# Start of SOURCE MATERIAL
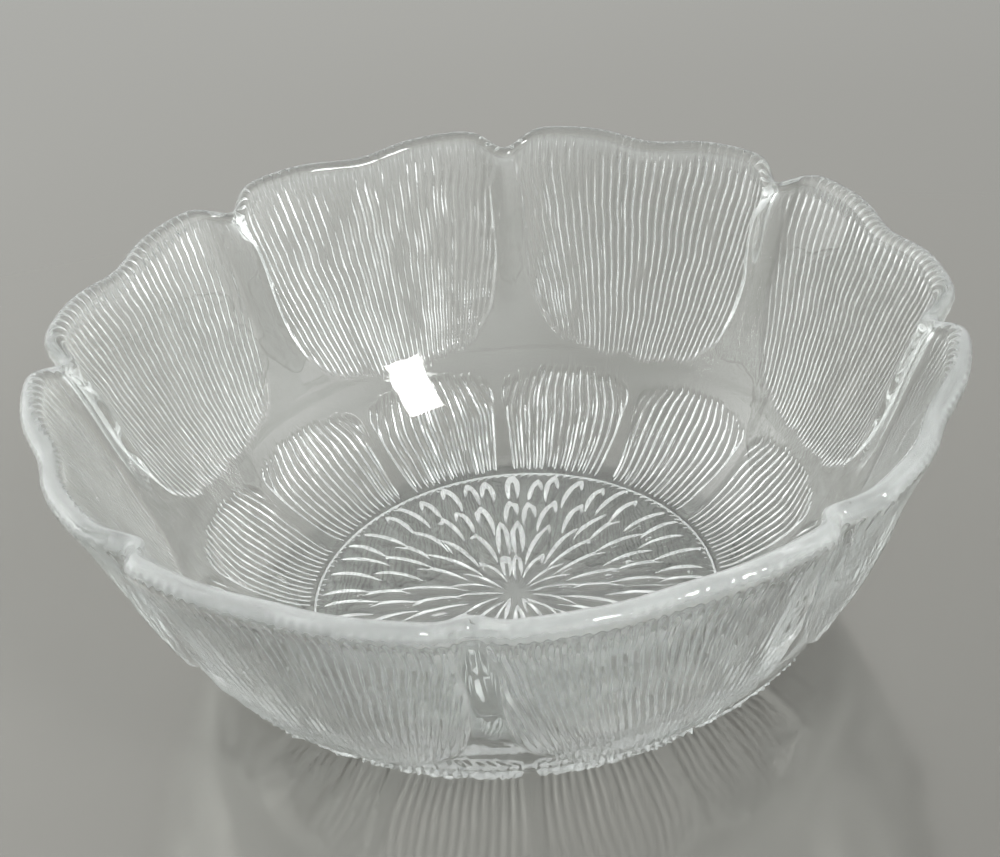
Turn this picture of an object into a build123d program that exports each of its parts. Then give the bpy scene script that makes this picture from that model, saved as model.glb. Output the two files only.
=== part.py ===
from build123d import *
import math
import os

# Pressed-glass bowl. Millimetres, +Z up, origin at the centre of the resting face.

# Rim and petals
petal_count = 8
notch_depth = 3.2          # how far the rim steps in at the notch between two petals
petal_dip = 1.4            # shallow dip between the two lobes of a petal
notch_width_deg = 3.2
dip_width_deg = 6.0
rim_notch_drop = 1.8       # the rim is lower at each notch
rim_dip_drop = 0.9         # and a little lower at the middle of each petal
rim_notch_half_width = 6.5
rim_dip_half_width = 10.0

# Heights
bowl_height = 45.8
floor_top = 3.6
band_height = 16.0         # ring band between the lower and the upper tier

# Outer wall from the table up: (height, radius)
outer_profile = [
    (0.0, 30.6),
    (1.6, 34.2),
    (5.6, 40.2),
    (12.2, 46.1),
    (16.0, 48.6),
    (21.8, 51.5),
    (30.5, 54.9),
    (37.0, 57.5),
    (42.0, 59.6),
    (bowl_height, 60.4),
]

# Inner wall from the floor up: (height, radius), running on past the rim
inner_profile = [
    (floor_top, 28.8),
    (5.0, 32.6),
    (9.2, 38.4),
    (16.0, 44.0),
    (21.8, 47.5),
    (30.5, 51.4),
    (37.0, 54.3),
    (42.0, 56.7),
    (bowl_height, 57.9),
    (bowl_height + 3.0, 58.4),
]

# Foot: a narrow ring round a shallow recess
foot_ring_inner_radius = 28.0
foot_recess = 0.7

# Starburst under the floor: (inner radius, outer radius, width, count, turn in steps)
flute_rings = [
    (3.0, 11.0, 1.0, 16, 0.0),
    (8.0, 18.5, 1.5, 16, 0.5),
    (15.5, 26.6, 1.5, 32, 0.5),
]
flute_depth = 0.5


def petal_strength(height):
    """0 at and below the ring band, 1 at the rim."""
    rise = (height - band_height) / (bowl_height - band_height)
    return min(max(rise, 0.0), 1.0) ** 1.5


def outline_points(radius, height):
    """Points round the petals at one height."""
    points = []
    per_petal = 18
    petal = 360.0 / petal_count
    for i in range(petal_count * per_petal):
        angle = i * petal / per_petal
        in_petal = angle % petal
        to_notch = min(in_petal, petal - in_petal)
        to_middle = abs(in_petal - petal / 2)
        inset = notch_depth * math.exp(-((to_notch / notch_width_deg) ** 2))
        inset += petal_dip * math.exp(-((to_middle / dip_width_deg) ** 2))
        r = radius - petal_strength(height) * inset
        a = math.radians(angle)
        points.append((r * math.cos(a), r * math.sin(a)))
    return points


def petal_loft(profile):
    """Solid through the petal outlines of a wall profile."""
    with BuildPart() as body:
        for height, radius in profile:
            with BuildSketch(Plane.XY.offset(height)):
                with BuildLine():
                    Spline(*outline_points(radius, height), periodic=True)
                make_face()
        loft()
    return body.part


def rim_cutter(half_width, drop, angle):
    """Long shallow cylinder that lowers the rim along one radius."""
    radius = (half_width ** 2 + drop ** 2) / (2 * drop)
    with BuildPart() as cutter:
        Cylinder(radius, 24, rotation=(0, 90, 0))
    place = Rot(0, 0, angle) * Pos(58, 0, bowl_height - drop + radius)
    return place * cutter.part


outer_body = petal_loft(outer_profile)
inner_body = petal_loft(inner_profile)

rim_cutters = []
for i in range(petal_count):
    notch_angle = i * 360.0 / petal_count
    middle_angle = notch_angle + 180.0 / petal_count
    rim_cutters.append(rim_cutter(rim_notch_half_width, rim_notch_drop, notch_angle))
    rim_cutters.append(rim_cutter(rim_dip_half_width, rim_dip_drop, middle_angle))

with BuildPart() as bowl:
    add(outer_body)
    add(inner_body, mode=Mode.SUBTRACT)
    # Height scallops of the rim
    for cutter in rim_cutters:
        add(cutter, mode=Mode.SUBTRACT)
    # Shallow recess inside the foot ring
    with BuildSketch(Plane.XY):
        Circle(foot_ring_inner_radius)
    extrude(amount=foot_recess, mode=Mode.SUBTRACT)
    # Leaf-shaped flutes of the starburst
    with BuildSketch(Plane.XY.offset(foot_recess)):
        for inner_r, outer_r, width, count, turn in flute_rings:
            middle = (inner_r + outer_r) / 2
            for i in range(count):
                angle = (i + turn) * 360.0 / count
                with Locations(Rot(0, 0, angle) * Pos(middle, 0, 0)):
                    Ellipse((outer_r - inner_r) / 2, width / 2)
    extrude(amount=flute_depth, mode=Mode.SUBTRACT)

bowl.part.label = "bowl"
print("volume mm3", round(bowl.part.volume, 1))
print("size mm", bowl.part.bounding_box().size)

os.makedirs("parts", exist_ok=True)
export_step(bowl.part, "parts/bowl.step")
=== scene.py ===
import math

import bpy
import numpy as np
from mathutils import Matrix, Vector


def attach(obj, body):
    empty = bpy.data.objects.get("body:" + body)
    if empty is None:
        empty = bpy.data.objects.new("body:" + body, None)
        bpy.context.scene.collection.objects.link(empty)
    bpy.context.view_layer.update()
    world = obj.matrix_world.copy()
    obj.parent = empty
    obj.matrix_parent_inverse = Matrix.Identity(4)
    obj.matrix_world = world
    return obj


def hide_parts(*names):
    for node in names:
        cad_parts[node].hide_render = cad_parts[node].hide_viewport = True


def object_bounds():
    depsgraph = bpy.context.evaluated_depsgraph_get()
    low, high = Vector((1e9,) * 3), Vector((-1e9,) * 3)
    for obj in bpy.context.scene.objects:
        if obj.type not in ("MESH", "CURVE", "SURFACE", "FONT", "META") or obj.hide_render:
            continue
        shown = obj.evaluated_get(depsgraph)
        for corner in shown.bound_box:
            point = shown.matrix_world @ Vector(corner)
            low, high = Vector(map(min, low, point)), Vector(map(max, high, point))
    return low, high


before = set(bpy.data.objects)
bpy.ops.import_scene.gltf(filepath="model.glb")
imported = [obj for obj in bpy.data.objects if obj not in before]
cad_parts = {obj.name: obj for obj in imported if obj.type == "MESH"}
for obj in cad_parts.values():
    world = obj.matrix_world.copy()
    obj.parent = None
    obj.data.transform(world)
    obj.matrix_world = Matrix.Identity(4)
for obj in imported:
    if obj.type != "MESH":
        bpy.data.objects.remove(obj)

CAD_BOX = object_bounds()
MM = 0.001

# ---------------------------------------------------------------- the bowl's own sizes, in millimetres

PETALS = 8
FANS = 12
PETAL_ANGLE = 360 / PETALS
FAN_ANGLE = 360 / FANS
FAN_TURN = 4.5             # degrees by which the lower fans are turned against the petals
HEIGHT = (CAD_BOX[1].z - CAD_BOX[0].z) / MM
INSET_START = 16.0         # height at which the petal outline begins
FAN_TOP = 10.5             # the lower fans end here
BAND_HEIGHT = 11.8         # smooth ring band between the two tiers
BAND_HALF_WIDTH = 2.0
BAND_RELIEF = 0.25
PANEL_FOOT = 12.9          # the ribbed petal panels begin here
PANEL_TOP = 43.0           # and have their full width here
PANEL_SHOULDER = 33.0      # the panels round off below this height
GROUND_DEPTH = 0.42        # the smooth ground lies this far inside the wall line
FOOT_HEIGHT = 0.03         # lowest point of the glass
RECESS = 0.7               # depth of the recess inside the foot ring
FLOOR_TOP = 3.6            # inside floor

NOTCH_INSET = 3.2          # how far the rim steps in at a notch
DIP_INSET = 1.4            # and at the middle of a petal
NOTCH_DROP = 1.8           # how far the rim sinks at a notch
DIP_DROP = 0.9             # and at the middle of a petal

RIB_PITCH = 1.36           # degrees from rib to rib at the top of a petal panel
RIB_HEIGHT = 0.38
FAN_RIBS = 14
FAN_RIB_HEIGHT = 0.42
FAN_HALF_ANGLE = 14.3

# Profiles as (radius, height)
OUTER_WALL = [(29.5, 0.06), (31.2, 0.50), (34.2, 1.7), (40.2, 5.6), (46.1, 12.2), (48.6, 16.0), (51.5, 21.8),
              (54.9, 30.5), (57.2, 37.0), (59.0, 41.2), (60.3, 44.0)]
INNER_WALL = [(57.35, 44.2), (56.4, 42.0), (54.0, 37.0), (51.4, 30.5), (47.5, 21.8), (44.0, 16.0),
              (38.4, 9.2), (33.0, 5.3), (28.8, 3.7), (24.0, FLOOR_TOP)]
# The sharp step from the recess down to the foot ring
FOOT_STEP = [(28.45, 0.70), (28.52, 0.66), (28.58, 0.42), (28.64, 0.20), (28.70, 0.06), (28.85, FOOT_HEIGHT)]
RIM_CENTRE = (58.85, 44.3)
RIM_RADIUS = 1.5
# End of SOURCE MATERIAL
TASK DIRECTIONS —
What do the lines above say from the one containing "with Locations(Rot(0, 0, angle)" down to the one containing "obj.matrix_world = world"? Return them exactly, both end lines included, and only them.

RESPONSE TO THIS EXERCISE —
                with Locations(Rot(0, 0, angle) * Pos(middle, 0, 0)):
                    Ellipse((outer_r - inner_r) / 2, width / 2)
    extrude(amount=flute_depth, mode=Mode.SUBTRACT)

bowl.part.label = "bowl"
print("volume mm3", round(bowl.part.volume, 1))
print("size mm", bowl.part.bounding_box().size)

os.makedirs("parts", exist_ok=True)
export_step(bowl.part, "parts/bowl.step")
=== scene.py ===
import math

import bpy
import numpy as np
from mathutils import Matrix, Vector


def attach(obj, body):
    empty = bpy.data.objects.get("body:" + body)
    if empty is None:
        empty = bpy.data.objects.new("body:" + body, None)
        bpy.context.scene.collection.objects.link(empty)
    bpy.context.view_layer.update()
    world = obj.matrix_world.copy()
    obj.parent = empty
    obj.matrix_parent_inverse = Matrix.Identity(4)
    obj.matrix_world = world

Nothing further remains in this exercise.